L'histoire :
En vieillissant, Joàn Mendez, gamin élevé dans les barrios de Medelin, a gravi un à un les échelons du Cartel. Après avoir « éliminé » sans pitié tous ses obstacles, après avoir été élu le plus jeune député de Colombie, il est aujourd’hui ministre. A ses côtés, il y a toujours son fidèle bras droit Emiliano, mais il n’y a plus Béatriz, son épouse, qui vient de décéder d’un cancer. L’enterrement de cette dernière donne l’occasion à Alexia, leur fille, de revenir d’Europe où elle a suivi des études de finance. Alexia semble avoir hérité de Joàn d’une certaine distanciation sentimentale : elle n’a strictement aucune attache familiale. Au mieux, elle ignore ce père naturel qu’elle appelle Joàn, et qui ne s’est jamais occupé d’elle ; au pire, elle le hait profondément. Cette animosité n’est en rien tempérée par les maigres efforts de son frère Ernesto, qui souhaite juste s’amuser et refaire connaissance avec cette sœur trop longtemps partie. La mort de Béatriz, contre laquelle il n’a pour la première fois aucune prise, a rendu Joàn totalement fou. Il flingue ses hommes sans raison, il parle de sa femme comme si elle était encore vivante… Tandis qu’il sombre dans la folie, les grandes manœuvres battent leur plein au sein du cartel. A la tête de ce remaniement, les cadres pensent installer Alexia, dotée de l’intellect froid adéquat et qui bénéficie d’une légitimité de patronyme…
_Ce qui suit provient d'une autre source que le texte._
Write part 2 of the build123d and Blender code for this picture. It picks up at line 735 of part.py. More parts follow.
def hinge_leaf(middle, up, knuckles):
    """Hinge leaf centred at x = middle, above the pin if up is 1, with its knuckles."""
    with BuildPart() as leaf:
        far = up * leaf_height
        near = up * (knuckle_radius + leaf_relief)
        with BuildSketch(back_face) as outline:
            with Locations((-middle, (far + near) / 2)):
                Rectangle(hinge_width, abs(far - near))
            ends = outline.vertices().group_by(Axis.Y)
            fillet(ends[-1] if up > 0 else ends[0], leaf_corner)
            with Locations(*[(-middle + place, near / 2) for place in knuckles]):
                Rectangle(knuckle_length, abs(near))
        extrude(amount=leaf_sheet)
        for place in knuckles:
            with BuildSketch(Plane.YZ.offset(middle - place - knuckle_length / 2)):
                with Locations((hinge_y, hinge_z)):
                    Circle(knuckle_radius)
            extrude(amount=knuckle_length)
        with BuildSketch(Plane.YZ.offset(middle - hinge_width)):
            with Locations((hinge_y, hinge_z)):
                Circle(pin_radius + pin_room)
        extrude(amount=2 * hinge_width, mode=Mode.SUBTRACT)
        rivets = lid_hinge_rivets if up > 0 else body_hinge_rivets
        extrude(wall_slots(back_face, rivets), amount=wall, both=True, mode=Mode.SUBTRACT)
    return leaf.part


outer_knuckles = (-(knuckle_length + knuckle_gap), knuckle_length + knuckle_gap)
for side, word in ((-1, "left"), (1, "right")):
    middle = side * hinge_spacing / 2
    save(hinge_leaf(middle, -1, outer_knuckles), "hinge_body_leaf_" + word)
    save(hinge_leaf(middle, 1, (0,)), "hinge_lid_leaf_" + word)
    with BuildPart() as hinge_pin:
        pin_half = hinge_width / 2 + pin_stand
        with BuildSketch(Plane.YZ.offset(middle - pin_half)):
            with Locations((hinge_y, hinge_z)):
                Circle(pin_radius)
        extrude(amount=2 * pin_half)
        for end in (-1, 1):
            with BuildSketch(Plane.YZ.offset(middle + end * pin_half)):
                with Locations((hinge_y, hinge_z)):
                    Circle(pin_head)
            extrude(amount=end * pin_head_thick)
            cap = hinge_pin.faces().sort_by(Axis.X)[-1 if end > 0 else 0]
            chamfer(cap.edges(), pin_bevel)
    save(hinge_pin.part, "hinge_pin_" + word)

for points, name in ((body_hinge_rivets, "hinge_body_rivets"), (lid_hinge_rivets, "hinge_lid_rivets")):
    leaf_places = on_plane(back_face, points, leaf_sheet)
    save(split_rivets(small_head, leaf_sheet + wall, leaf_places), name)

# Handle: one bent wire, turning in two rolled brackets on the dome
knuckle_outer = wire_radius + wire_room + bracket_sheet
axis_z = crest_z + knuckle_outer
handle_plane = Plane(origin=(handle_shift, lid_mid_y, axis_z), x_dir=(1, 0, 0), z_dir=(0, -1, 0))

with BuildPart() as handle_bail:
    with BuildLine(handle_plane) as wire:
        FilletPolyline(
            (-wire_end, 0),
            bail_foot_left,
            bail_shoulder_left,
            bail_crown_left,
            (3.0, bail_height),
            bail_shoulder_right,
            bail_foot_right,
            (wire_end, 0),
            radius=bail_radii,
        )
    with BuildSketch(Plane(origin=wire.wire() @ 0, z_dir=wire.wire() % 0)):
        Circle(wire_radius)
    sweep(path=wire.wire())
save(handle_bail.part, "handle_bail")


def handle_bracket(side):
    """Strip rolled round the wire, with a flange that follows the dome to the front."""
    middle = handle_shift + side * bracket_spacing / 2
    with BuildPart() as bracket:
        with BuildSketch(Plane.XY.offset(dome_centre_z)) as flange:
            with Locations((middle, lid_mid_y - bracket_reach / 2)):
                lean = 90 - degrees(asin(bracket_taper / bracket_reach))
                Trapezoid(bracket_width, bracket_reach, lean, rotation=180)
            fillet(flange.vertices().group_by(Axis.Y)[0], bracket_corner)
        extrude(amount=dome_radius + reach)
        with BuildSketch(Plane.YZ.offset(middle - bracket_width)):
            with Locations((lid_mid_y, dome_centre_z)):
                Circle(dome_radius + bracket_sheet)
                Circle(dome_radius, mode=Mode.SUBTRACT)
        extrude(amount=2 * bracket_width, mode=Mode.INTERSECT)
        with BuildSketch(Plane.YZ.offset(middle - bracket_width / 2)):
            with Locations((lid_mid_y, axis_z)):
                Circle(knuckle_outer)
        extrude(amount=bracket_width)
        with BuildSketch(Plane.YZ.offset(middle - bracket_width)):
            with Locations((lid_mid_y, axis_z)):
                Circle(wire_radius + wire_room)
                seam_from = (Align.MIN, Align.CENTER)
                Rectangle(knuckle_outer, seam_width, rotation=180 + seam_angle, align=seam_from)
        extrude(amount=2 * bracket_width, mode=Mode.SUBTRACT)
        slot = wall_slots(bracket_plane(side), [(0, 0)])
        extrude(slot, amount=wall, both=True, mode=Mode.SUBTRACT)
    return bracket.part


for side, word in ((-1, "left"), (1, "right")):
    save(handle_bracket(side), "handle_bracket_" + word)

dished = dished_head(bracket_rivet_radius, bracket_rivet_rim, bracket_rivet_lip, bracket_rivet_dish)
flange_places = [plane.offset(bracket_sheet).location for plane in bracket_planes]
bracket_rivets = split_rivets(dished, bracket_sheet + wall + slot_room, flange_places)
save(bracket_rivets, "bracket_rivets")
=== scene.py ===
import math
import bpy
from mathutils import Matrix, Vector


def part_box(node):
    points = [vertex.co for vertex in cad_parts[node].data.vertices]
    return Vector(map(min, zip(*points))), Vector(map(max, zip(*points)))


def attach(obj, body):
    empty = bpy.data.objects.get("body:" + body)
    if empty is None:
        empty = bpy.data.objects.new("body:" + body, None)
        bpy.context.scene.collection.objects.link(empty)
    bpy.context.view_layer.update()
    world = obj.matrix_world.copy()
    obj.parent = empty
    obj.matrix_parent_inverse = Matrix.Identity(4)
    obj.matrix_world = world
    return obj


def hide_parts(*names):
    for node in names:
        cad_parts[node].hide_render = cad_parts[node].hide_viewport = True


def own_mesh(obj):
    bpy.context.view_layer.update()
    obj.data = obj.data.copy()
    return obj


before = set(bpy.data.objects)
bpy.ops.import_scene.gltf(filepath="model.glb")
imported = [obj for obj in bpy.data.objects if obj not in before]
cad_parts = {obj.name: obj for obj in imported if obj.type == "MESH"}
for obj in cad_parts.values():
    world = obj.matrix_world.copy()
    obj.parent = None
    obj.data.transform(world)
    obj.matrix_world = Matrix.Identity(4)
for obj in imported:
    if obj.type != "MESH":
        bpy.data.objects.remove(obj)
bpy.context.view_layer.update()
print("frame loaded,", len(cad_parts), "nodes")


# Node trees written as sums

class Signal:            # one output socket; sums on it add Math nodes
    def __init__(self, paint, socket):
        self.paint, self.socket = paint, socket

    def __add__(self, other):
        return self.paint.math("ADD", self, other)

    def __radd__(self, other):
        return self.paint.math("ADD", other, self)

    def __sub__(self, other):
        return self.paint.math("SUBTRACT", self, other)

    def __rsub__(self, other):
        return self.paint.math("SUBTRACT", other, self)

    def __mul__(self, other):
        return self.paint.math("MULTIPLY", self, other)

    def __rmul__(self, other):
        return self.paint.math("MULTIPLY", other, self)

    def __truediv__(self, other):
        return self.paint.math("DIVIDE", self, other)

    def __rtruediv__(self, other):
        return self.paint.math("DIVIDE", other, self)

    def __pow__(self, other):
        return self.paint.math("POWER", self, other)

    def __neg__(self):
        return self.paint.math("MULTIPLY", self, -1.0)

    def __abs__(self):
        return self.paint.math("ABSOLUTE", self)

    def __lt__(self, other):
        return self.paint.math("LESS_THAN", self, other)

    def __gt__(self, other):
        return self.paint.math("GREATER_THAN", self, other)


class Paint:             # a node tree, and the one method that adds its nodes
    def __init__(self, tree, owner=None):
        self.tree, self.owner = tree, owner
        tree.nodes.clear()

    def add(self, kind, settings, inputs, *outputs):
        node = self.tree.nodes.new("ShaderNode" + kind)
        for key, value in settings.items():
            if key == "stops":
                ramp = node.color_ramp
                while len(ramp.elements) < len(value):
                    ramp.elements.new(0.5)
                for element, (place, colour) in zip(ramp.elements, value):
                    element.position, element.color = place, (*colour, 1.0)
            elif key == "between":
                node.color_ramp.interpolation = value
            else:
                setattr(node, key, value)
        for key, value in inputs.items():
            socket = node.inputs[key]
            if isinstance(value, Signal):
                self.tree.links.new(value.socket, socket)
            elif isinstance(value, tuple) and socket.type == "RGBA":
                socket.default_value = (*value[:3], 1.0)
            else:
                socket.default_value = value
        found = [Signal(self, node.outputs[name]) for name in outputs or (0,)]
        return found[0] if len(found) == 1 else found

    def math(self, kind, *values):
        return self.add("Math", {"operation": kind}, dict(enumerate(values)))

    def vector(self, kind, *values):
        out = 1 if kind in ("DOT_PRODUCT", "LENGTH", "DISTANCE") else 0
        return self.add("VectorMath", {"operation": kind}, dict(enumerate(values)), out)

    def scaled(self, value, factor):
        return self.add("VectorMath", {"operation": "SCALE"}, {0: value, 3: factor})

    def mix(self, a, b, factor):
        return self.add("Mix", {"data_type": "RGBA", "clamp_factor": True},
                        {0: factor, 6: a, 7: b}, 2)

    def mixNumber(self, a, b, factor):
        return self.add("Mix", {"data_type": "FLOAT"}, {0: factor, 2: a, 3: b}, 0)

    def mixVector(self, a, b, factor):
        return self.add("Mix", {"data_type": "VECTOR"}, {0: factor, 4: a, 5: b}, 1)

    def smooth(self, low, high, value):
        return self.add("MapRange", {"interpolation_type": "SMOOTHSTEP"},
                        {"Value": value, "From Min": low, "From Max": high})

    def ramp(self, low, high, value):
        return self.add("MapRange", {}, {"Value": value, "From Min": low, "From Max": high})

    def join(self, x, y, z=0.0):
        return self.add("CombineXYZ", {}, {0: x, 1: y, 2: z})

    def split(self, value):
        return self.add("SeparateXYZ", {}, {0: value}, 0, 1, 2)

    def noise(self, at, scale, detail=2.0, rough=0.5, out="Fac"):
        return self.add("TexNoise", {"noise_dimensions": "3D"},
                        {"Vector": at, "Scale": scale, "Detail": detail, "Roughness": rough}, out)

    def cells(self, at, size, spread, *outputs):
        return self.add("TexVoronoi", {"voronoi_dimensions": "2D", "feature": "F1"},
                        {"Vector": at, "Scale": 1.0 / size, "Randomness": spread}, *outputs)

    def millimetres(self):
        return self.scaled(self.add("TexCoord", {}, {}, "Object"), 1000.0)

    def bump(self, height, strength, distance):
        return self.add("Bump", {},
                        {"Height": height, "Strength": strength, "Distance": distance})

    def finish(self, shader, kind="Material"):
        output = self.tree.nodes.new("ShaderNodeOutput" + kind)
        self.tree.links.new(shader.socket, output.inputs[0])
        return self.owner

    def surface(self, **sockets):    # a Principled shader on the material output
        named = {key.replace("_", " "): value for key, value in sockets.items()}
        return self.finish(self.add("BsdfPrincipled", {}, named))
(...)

Ce qu'on en pense sur la planète BD :
Le titre de ce 4e épisode (ainsi qu’un sticker sur la couv) annonce clairement la fin du cycle (voire de la série ?). On assiste dès lors à un double Requiem : tout d’abord la mort de Béatriz, mise en terre dès les premières planches, puis à la déchéance du héros, l’impitoyable Joàn. Paradoxalement, en mettant un point final à l’incroyable destiné de leur héros, Richard Marazano et Michel Durand livrent peut-être l’épisode le moins attachant des quatre. L’aplomb féroce de Joàn fait ici place à la simple folie (un Alzeimer…) et cette déchéance ne nous épate plus. Parallèlement, à mesure que Joàn devient l’ombre de lui-même, les cadrages novateurs et décalés des précédents volumes redeviennent plus traditionnels. Les personnages ont tout de même toujours tendance à éviter le lecteur du regard, et la transcription de ces destinées sans pareil semble toujours volée par un voyeur privilégié. En détail, si le dessin de Durand fait toujours montre d’un énorme talent graphique, il se fait parfois moins appliqué. Cela est un peu sévère, tant le niveau des trois premiers épisodes était haut placé, et tant la mise en scène, le scénario et le rythme sont une nouvelle fois superbement entremêlés. Reste que de cette série émane une incroyable force narrative, un réalisme âpre et sans concession, qui trouve sans doute un écho dans une autre « quadrilogie » du même type, Juan Solo (par Georges Bess et Alessandro Jodorowski).